What This Means For Active And Simulated Traders

For discretionary and systematic FX traders, 24‑hour won trading broadens the opportunity set – but also raises the bar for risk management. KRW can now react in real time to U.S. data, Federal Reserve decisions, geopolitical headlines or Chinese growth surprises, without waiting for the traditional Korean market open. That creates more potential entry and exit points, as well as more chances for slippage if liquidity is patchy in the early stages of the regime.

For simulated finance platforms and strategy testing, the change is particularly interesting. With Korea’s FX market operating across all major time zones, traders can design and backtest strategies that span Asia, Europe and U.S. sessions in KRW pairs, analyzing how the currency responds to cross‑market flows, equity moves and global macro events. Scenario‑based practice – for example, stress‑testing KRW exposure around surprise central bank decisions or risk‑off episodes – becomes more realistic when the underlying market trades continuously.

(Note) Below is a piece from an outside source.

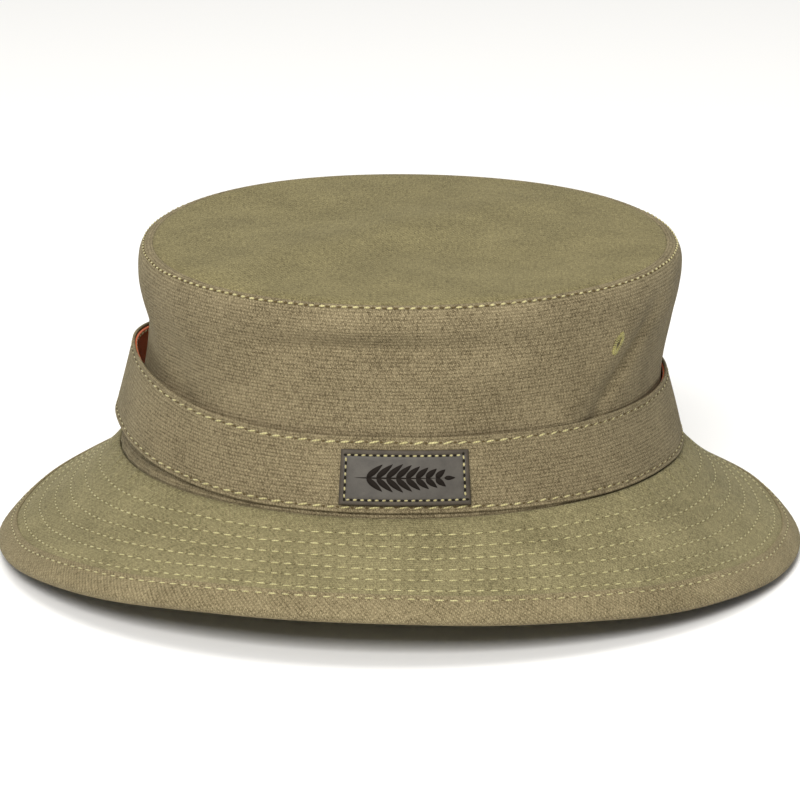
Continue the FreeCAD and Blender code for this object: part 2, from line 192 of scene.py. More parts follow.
@dataclass
class CrownSurface(SoftSurface):
    """Outer face of the crown's wall, from the brim seam up and over the rolled top edge."""

    side: float
    front: float
    seam_level: float
    rim_level: float
    # distance up the cloth, inset at the sides, inset at front and back, height above the seam
    profile: tuple[tuple[float, float, float, float], ...] = (
        (-2.0, -0.3, -0.3, -2.0),
        (0.0, 0.2, 0.2, 0.0),
        (1.6, -0.2, -0.2, 1.6),
        (4.0, 0.9, 0.7, 3.9),
        (14.0, 4.3, 3.2, 13.4),
        (24.0, 6.6, 4.9, 23.0),
        (33.0, 7.0, 5.2, 32.0),
        (43.0, 5.6, 4.1, 42.0),
        (52.0, 3.3, 2.9, 51.0),
        (58.0, 2.5, 2.3, 57.0),
        (62.0, 2.7, 2.5, 61.0),
        (64.8, 3.5, 3.2, 63.6),
        (66.8, 4.9, 4.6, 65.1),
        (69.0, 7.0, 6.6, 65.7),
        (71.0, 9.0, 8.6, 65.6),
    )
    lean: float = 2.9 * MM
    back_fullness: float = 0.026
    back_rise: float = 1.0 * MM
    dents: tuple[Dent, ...] = (
        Dent(0, 51.5 * MM, 48 * MM, 4.6 * MM, 3.0 * MM, 1),
        Dent(-17, 51.5 * MM, 24 * MM, 4.6 * MM, 2.2 * MM, 2),
        Dent(-95, 45 * MM, 22 * MM, 7 * MM, 1.2 * MM),
        Dent(-22, 42 * MM, 20 * MM, 9 * MM, 0.8 * MM, -30),
        Dent(-12, 60 * MM, 26 * MM, 4 * MM, -0.5 * MM),
        Dent(52.5, 37 * MM, 19 * MM, 3.8 * MM, 2.4 * MM, 52),
        Dent(45, 40 * MM, 20 * MM, 5.0 * MM, -0.9 * MM, 50),
        Dent(78, 47 * MM, 16 * MM, 8 * MM, 0.9 * MM, 70),
        Dent(-62, 40 * MM, 16 * MM, 9 * MM, 0.9 * MM, -50),
        Dent(150, 46 * MM, 30 * MM, 7 * MM, 1.2 * MM, 12),
        Dent(205, 38 * MM, 22 * MM, 6 * MM, 1.0 * MM, -35),
        Dent(255, 50 * MM, 20 * MM, 7 * MM, 0.9 * MM, 20),
    )
    handling: Handling = Handling(7, 0.28 * MM, 9, 1.6)

    def middle(self, bearing: Array, along: Array) -> Array:
        """Points of the wall's outer face."""
        bearing, along = paired(bearing, along)
        knots, side_in, front_in, up = (np.array(column) * MM for column in zip(*self.profile))
        level = through(along, knots, up)
        soft = smooth_step(level / (12 * MM)) * smooth_step((self.rim_level - level) / (9 * MM))
        push = sum(dent.rise(bearing, level, self.side) for dent in self.dents)
        push = soft * (push + self.handling.rise(bearing, along, self.rim_level))
        side = self.side - through(along, knots, side_in) + push
        front = self.front - through(along, knots, front_in) + push
        squared = self.back_fullness * np.sin(2 * bearing) ** 2 * smooth_step(level / (40 * MM))
        full = 1 + squared * np.where(np.cos(bearing) < 0, 1.0, 0.25)
        side, front = side * full, front * full
        shift = self.lean * smooth_step((level - 16 * MM) / (28 * MM))
        uneven = 0.5 * MM * np.sin(2 * bearing + 0.7) + self.back_rise * (1 - np.cos(bearing)) / 2
        height = self.seam_level + level + uneven * smooth_step(level / self.rim_level)
        return np.stack([shift + side * np.sin(bearing), -front * np.cos(bearing), height], axis=-1)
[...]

Practical takeaways for traders include: tracking how spreads and depth evolve across different times of day; starting with modest position sizes while market microstructure stabilizes; incorporating Korea’s intervention risk into strategy design; and comparing KRW’s behavior to peer currencies to identify relative value opportunities. As offshore participation grows, data on volumes and volatility by session will become a key input for both live and simulated trading frameworks.

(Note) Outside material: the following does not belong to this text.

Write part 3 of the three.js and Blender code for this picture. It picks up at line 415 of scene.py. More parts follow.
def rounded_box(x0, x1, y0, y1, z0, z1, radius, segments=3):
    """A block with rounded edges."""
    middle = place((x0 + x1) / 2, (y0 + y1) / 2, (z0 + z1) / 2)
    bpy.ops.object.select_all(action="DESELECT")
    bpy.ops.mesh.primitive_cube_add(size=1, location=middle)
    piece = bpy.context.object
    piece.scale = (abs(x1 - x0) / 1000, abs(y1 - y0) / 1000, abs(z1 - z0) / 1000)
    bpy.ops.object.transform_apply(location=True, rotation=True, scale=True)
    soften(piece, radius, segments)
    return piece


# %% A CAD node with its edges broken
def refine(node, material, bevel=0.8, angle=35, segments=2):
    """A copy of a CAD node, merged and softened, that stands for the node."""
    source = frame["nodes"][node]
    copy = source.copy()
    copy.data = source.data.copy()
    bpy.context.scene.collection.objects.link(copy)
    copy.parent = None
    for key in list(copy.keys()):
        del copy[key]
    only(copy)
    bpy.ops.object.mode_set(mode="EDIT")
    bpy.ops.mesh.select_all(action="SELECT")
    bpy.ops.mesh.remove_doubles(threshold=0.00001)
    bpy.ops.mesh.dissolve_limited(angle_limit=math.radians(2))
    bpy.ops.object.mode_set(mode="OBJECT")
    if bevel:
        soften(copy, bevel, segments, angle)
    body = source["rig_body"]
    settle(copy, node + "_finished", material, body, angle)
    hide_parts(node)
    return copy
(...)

Korea’s push for 24‑hour won trading is not just a technical tweak; it is a strategic move to redefine the country’s place in global markets. Whether it succeeds in delivering deeper liquidity and a developed‑market upgrade will depend on how quickly global investors embrace the new framework – and how effectively officials balance openness with stability. For traders willing to engage with the evolving structure, the won is poised to become a more central, and more tradable, part of the Asian FX landscape.